[Short task] Only the lines from the line with "Reconstruct the object" through the line with "const string_hole_sides = 8;" should be copied, exactly as they appear, with both ends kept.

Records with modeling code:
╭──

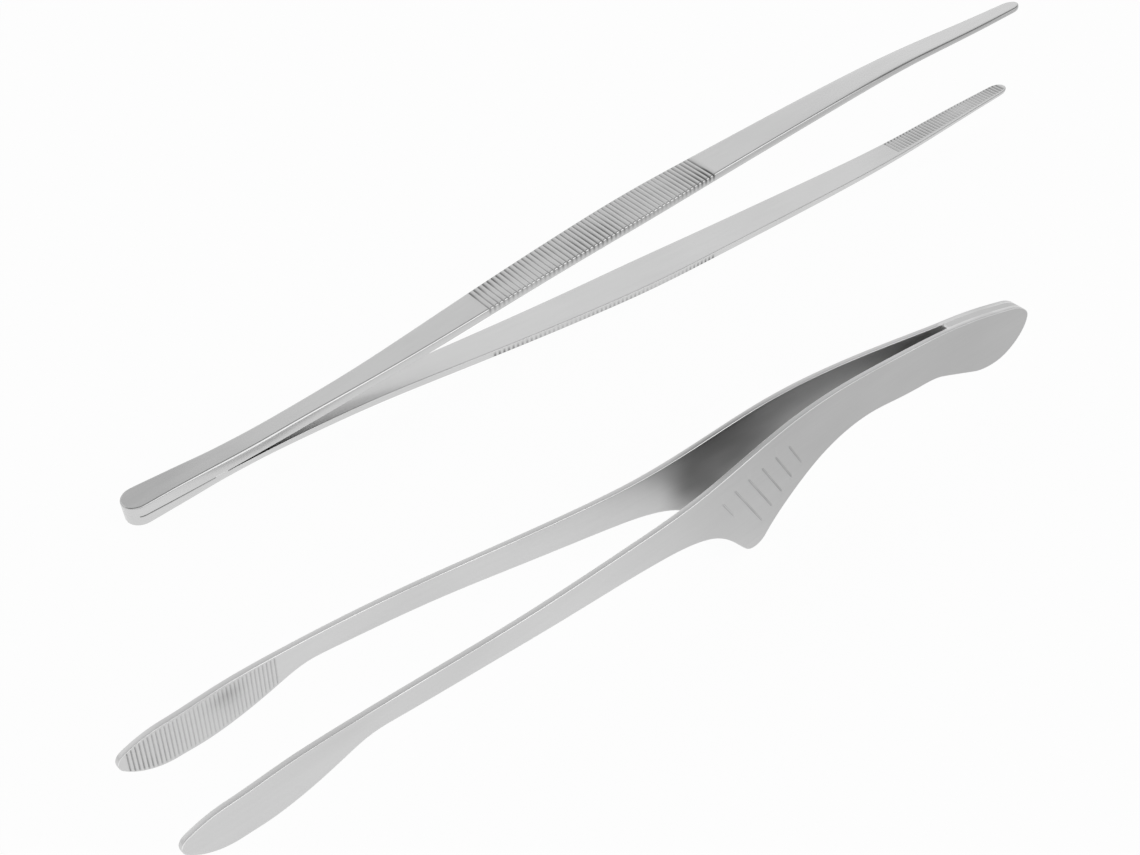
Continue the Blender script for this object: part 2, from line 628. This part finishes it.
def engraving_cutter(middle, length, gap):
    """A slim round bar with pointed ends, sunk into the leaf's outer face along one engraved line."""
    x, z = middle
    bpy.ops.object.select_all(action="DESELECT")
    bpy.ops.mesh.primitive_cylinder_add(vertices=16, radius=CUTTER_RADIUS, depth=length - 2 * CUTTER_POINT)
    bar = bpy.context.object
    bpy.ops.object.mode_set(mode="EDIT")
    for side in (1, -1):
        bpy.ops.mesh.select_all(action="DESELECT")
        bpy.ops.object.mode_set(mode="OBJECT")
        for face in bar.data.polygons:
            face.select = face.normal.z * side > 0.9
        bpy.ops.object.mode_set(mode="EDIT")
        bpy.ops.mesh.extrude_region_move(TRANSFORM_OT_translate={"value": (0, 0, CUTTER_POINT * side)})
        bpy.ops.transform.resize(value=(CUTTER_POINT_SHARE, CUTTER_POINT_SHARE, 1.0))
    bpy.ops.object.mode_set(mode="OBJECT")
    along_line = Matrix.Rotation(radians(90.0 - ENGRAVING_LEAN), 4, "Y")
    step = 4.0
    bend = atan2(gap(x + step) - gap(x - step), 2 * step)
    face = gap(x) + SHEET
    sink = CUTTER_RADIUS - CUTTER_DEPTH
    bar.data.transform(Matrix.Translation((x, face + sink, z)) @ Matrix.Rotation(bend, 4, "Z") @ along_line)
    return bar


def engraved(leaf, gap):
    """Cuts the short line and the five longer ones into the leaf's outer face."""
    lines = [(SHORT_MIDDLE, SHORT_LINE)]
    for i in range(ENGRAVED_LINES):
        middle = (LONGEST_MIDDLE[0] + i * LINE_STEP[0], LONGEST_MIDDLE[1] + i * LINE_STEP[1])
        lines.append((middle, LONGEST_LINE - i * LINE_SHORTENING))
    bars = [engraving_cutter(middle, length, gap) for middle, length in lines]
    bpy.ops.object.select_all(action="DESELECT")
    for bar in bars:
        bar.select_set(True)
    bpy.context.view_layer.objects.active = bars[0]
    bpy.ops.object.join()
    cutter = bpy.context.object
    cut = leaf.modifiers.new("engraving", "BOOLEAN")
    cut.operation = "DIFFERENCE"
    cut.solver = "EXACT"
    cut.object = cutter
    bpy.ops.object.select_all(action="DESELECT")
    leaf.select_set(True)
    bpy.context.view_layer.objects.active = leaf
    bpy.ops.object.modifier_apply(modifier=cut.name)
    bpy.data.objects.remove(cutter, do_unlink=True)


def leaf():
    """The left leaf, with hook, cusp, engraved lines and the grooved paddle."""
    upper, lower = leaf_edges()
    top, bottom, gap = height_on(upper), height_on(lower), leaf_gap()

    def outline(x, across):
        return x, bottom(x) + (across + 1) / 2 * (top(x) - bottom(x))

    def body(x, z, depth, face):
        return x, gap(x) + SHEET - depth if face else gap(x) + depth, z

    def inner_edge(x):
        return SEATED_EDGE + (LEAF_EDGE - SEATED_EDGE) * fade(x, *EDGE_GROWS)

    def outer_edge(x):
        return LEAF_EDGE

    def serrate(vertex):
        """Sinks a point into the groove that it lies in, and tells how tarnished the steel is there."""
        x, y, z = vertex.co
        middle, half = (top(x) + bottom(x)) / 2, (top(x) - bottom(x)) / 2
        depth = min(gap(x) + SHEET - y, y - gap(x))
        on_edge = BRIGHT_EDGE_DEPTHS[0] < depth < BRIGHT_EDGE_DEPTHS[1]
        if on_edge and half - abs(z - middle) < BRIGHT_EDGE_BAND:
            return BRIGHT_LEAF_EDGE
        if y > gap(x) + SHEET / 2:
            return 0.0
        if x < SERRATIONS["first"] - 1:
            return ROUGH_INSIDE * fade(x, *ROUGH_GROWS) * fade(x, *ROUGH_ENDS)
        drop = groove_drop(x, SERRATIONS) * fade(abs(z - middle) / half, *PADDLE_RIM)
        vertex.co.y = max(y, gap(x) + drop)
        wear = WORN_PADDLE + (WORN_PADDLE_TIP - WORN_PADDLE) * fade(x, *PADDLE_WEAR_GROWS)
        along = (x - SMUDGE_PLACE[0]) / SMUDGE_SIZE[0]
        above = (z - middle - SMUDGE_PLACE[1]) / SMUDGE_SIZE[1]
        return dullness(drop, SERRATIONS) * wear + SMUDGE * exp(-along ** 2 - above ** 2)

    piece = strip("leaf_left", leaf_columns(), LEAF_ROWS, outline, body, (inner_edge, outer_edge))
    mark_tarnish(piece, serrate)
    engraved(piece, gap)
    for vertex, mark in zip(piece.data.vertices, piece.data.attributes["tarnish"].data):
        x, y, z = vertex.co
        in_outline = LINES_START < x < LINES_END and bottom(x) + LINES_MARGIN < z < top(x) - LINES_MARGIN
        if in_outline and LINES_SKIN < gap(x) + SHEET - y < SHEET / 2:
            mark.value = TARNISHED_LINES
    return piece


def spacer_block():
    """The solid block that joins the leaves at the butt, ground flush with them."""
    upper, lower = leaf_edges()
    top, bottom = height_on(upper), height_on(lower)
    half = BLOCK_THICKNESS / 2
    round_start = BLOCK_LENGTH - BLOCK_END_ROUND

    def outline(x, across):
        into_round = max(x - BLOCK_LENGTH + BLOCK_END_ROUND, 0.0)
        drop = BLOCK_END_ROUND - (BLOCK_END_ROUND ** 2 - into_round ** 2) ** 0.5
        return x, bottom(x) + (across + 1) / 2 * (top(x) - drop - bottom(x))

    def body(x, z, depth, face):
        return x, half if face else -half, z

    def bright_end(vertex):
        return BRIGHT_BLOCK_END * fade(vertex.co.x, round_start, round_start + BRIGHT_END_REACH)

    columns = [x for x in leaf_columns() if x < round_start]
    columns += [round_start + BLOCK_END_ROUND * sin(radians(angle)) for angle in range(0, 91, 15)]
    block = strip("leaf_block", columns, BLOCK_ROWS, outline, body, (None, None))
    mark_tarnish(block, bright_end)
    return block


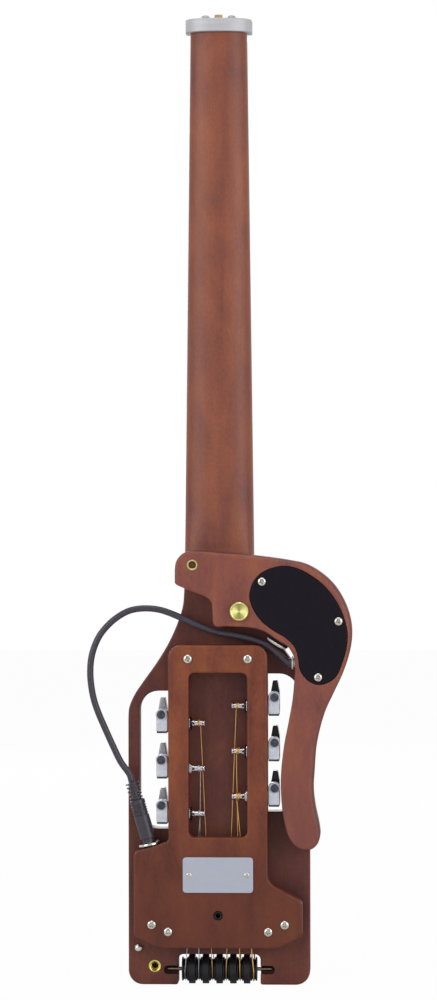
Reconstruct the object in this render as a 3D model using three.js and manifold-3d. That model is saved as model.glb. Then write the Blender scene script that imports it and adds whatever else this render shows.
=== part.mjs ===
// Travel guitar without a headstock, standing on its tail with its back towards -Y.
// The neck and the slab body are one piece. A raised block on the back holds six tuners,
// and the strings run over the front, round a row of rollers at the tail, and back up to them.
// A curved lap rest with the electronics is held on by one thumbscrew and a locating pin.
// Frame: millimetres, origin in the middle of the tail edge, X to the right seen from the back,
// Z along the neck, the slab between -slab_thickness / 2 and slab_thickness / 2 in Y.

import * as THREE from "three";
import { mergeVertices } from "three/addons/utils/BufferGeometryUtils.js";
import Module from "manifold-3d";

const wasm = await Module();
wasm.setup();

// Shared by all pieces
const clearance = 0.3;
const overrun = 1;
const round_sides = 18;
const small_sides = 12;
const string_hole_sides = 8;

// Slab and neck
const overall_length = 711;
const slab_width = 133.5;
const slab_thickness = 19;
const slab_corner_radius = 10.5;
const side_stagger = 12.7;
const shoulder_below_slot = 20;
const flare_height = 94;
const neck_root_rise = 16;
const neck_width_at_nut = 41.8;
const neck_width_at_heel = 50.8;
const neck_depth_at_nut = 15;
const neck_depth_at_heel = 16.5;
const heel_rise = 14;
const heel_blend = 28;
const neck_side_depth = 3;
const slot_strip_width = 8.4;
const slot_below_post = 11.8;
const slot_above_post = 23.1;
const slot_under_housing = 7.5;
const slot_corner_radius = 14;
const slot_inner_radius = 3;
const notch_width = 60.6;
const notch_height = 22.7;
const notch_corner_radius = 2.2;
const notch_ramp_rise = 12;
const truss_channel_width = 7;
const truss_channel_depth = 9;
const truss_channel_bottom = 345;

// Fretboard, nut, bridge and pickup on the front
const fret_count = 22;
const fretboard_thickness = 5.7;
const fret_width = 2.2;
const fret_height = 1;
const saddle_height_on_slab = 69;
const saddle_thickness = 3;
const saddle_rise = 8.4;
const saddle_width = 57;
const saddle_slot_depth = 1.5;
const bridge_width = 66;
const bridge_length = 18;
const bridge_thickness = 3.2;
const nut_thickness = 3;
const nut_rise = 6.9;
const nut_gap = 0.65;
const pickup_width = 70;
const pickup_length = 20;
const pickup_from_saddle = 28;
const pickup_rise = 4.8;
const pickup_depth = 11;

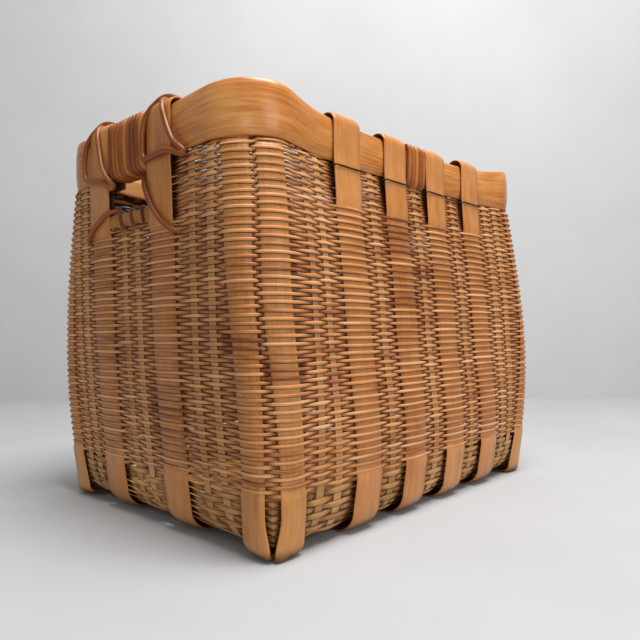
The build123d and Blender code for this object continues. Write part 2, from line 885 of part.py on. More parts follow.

╰──

[Answer below]
Reconstruct the object in this render as a 3D model using three.js and manifold-3d. That model is saved as model.glb. Then write the Blender scene script that imports it and adds whatever else this render shows.
=== part.mjs ===
// Travel guitar without a headstock, standing on its tail with its back towards -Y.
// The neck and the slab body are one piece. A raised block on the back holds six tuners,
// and the strings run over the front, round a row of rollers at the tail, and back up to them.
// A curved lap rest with the electronics is held on by one thumbscrew and a locating pin.
// Frame: millimetres, origin in the middle of the tail edge, X to the right seen from the back,
// Z along the neck, the slab between -slab_thickness / 2 and slab_thickness / 2 in Y.

import * as THREE from "three";
import { mergeVertices } from "three/addons/utils/BufferGeometryUtils.js";
import Module from "manifold-3d";

const wasm = await Module();
wasm.setup();

// Shared by all pieces
const clearance = 0.3;
const overrun = 1;
const round_sides = 18;
const small_sides = 12;
const string_hole_sides = 8;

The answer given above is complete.